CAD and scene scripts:

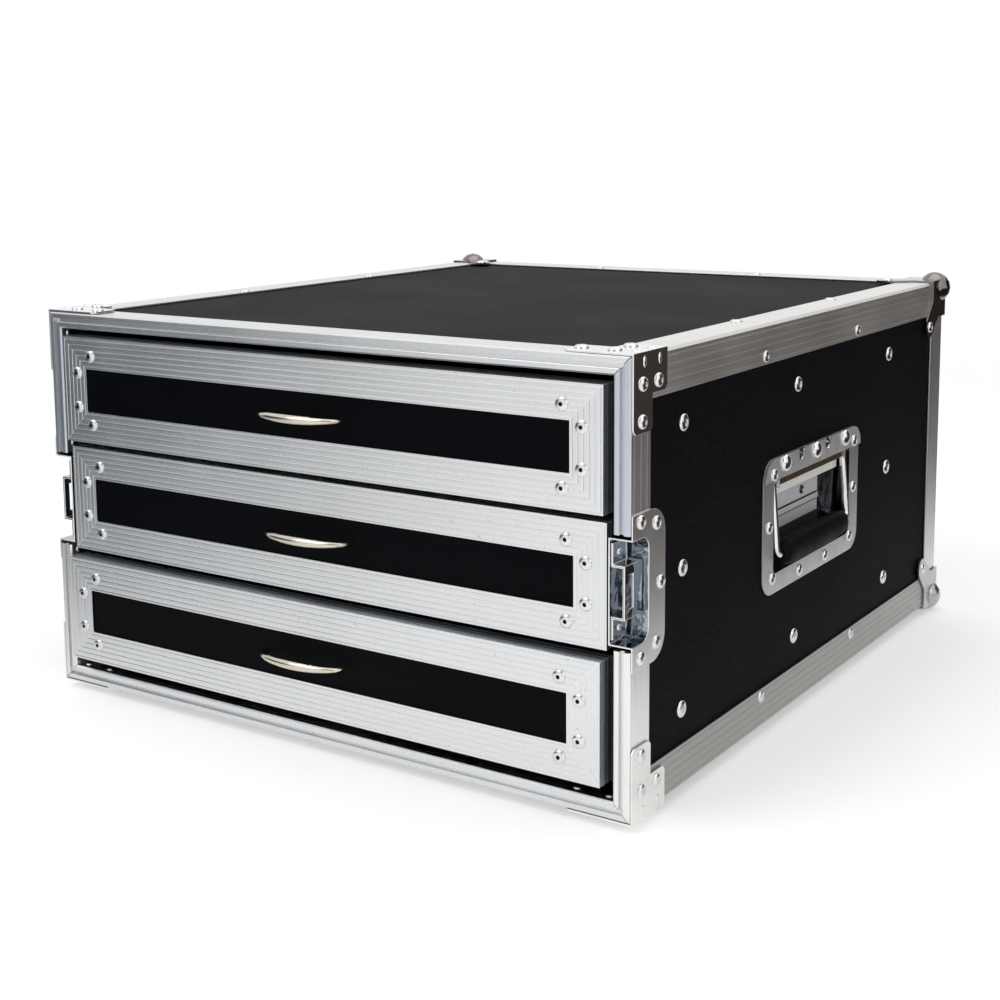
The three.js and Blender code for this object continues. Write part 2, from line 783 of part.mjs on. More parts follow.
// A shallow channel with its web at one x and its flanges towards another
function channel(webX, flangeX, height, length, z, startY) {
  const webFace = webX + Math.sign(flangeX - webX) * slideSheet;
  const half = height / 2;
  const corners = [
    [webX, -half], [flangeX, -half], [flangeX, slideSheet - half], [webFace, slideSheet - half],
    [webFace, half - slideSheet], [flangeX, half - slideSheet], [flangeX, half], [webX, half],
  ];
  return lay(extrude(polygon(corners), length), axisX, axisZ, point(0, startY + length, z));
}

// Case member of a slide, carried clear of the handle tray by a bracket at each end
function caseSlide(z) {
  const member = channel(slideOuterX, slideOuterX - slideFlange, slideHeight, slideLength, z, slideStart);
  const brackets = [slideStart, slideStart + slideLength - bracketLength].map((start) =>
    channel(panelFaceX, slideOuterX - slideSheet / 2, slideHeight, bracketLength, z, start));
  return join(member, ...brackets);
}

// Drawer member, running inside the case member
function drawerSlide(z, pulledOut) {
  const height = slideHeight - 2 * (slideSheet + seatGap);
  return channel(slideInnerX, slideInnerX + slideFlange, height, slideLength, z, slideStart - pulledOut);
}

function addDrawer(number) {
  const name = `drawer_${number + 1}`;
  const pulledOut = drawersPulledOut[number];
  const y = drawerRecess - pulledOut;
  const z = topDrawerZ - number * drawerPitch;
  addPiece(`${name}_box`, drawerBox(y, z), 'blackBoard');
  addPiece(`${name}_trim`, drawerTrim(y, z), 'extrusion');
  addPiece(`${name}_pull`, drawerPull(y, z), 'nickel');
  addPair(`${name}_case_slide`, caseSlide(z), 'zincSteel');
  addPair(`${name}_drawer_slide`, drawerSlide(z, pulledOut), 'zincSteel');
}

addPanels();
addEdges();
addFrontFrame();
addCorners();
addPair('latch_dish', latchDish(), 'chrome');
addPair('latch_keeper', latchKeeper(), 'zincSteel');
addPair('handle_tray', handleTray(), 'zincSteel');
addPair('handle_cover', handleCover(), 'zincSteel');
addPair('handle_bail', bail(), 'chrome');
addPair('handle_grip', grip(), 'rubber');
for (let number = 0; number < drawerCount; number += 1) {
  addDrawer(number);
}

// The origin goes to the middle of the underside of the whole object
const bounds = new THREE.Box3().setFromObject(roadCase);
const centre = bounds.getCenter(new THREE.Vector3());
roadCase.position.set(-centre.x, -centre.y, -bounds.min.z);

export default roadCase;
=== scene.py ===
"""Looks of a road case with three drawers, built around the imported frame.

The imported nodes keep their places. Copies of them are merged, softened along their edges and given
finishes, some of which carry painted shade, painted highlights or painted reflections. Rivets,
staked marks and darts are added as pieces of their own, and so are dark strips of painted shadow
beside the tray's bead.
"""

from __future__ import annotations

import json
import logging
import math
from dataclasses import dataclass
from enum import Enum
from typing import Callable, Sequence

import bmesh
import bpy
from mathutils import Matrix, Vector

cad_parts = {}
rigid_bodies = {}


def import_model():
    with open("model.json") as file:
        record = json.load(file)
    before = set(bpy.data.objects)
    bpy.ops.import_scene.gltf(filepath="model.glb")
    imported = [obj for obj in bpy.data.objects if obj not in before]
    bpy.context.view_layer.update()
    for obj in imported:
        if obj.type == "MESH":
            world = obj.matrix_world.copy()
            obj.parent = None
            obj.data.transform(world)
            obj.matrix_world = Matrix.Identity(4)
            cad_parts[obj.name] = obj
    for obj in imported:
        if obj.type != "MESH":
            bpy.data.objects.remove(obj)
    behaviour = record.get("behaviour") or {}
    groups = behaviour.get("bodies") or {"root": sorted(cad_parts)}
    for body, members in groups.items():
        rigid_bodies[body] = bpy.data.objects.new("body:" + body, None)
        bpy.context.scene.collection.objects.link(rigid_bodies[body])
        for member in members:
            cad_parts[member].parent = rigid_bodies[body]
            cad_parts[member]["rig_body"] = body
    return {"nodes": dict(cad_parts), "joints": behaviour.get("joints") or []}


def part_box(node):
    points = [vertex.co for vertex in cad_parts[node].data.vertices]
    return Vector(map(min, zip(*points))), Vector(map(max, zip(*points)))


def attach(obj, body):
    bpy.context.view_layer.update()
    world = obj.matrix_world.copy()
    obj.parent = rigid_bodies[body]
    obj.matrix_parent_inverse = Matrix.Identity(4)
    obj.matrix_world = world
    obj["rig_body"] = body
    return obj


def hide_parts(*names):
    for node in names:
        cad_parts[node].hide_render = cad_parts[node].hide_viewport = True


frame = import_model()
log = logging.getLogger("road_case")

MM = 0.001
WELD = 0.001 * MM
UP = Vector((0.0, 0.0, 1.0))
DOWN = -UP
FRONT = Vector((0.0, -1.0, 0.0))
BACK = -FRONT
RIGHT = Vector((1.0, 0.0, 0.0))

# The wave texture at a scale of 1 repeats its bands at this distance
WAVE_LENGTH = math.pi / 10.0

Colour = tuple[float, float, float]
Place = tuple[Vector, Vector]
Mesh = bmesh.types.BMesh
Face = bmesh.types.BMFace


class Side(Enum):
    """The two sides of the case, with the sign of their x."""

    RIGHT = 1
    LEFT = -1

    @property
    def word(self) -> str:
        """The side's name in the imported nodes."""
        return self.name.lower()

    @property
    def outward(self) -> Vector:
        """The direction that the side faces."""
        return RIGHT * self.value

    def outer(self, node: str) -> float:
        """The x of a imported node's outermost face, in millimetres."""
        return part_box(node)[self is Side.RIGHT].x / MM

    def inner(self, node: str) -> float:
        """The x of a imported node's innermost face, in millimetres."""
        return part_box(node)[self is Side.LEFT].x / MM


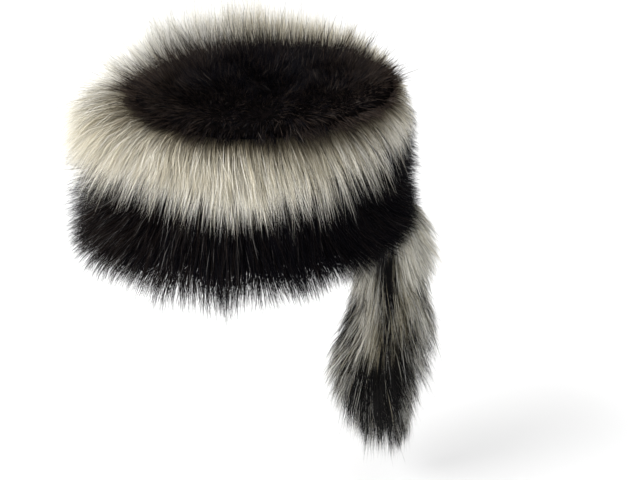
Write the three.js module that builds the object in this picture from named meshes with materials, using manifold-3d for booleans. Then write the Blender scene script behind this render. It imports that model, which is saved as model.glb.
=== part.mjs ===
// A fur cap with a hanging tail: an oval side wall of pelt closed by an oval top panel, a deep coat of black,
// cream and black fur round the outside, and a short thick tail on the back of the rim.
// Millimetres, +Z up. The origin is the middle of the head opening, at the rim. The front faces -Y, and the
// wearer's left is +X. Angles round the cap start at the front and turn towards the wearer's left.
import * as THREE from "three";
import { mergeVertices } from "three/addons/utils/BufferGeometryUtils.js";
import Module from "manifold-3d";

const wasm = await Module();
wasm.setup();

// Driving dimensions
const bandHeight = 104;
const peltThickness = 2;
const seatGap = 0.3;
const cutGap = 0.5;
const coatMargin = 0.4;
const roundSteps = 36;
const underfurShare = 0.6;
const finestEdge = 0.35;
const roomBelowRim = 2;

// The outside of the side wall, at the rim and at the seam. The front leans back, so the top sits rearward.
const bandSections = [
  { share: 0, halfWidth: 85, halfLength: 104.5, rearward: 0 },
  { share: 1, halfWidth: 79, halfLength: 97, rearward: 14 },
];

// The top panel, as shares of its edge's radii, from the edge to its flat middle.
const crownSections = [
  { share: 1, height: 0 },
  { share: 0.65, height: 4.8 },
  { share: 0.25, height: 6 },
];

// The coat round the side, at 8 or 16 even steps round the cap from the front: how far the hair tips stand
// out from their roots and rise above them, at the seam and at the rim, the same for the edge of the top
// panel, and how far up the wall the cream stripe starts.
const coat = {
  seamOut: [57, 42, 31, 21, 15, 30, 40, 46],
  seamRise: [4, -15, -33, -24, 2, 30, 46, 23],
  rimOut: [41, 36, 31, 31, 30, 34, 38, 41],
  rimRise: [-12, -15, -23, -30, -27, -14, -11, -10, -10, -12, -12, -12, -12, -12, -12, -12],
  edgeOut: [34, 30, 30, 28, 26, 27, 30, 33],
  edgeRise: [5, -7, -12, -5, 11, 27, 33, 23],
  stripe: [0.7, 0.74, 0.7, 0.69, 0.78, 0.89, 0.93, 0.95, 0.95, 0.9, 0.8, 0.68, 0.57, 0.56, 0.6, 0.65],
};

// The tail, from its tab on the band down to its tip: the middle of its core, the core's radius, and how far
// the hair tips stand out and hang below their roots.
const tailStations = [
  { z: -8, x: 0, y: 119, core: 14, out: 23, hang: 36, locks: 4 },
  { z: -34, x: 0, y: 121, core: 18, out: 14, hang: 38, locks: 5 },
  { z: -62, x: 1, y: 119, core: 18, out: 12, hang: 40, locks: 5 },
  { z: -90, x: 1, y: 121, core: 20, out: 24, hang: 42, locks: 5 },
  { z: -118, x: 0, y: 112, core: 20, out: 24, hang: 44, locks: 5 },
  { z: -146, x: 0, y: 108, core: 18, out: 20, hang: 46, locks: 5 },
  { z: -174, x: 0, y: 114, core: 14, out: 11, hang: 46, locks: 5 },
  { z: -192, x: 0, y: 118, core: 9, out: 5, hang: 42, locks: 4 },
];
const tailSides = 12;
const tailTip = { below: 26, radius: 3 };
const tailTab = { halfWidth: 13, bottom: 8, top: 20, thickness: 3, inset: 1 };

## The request
Give the exact lines, and only those, from the line containing "Write the three.js" through the line containing "const roomBelowRim = 2;" in the entries above.

## Result for this exercise
Write the three.js module that builds the object in this picture from named meshes with materials, using manifold-3d for booleans. Then write the Blender scene script behind this render. It imports that model, which is saved as model.glb.
=== part.mjs ===
// A fur cap with a hanging tail: an oval side wall of pelt closed by an oval top panel, a deep coat of black,
// cream and black fur round the outside, and a short thick tail on the back of the rim.
// Millimetres, +Z up. The origin is the middle of the head opening, at the rim. The front faces -Y, and the
// wearer's left is +X. Angles round the cap start at the front and turn towards the wearer's left.
import * as THREE from "three";
import { mergeVertices } from "three/addons/utils/BufferGeometryUtils.js";
import Module from "manifold-3d";

const wasm = await Module();
wasm.setup();

// Driving dimensions
const bandHeight = 104;
const peltThickness = 2;
const seatGap = 0.3;
const cutGap = 0.5;
const coatMargin = 0.4;
const roundSteps = 36;
const underfurShare = 0.6;
const finestEdge = 0.35;
const roomBelowRim = 2;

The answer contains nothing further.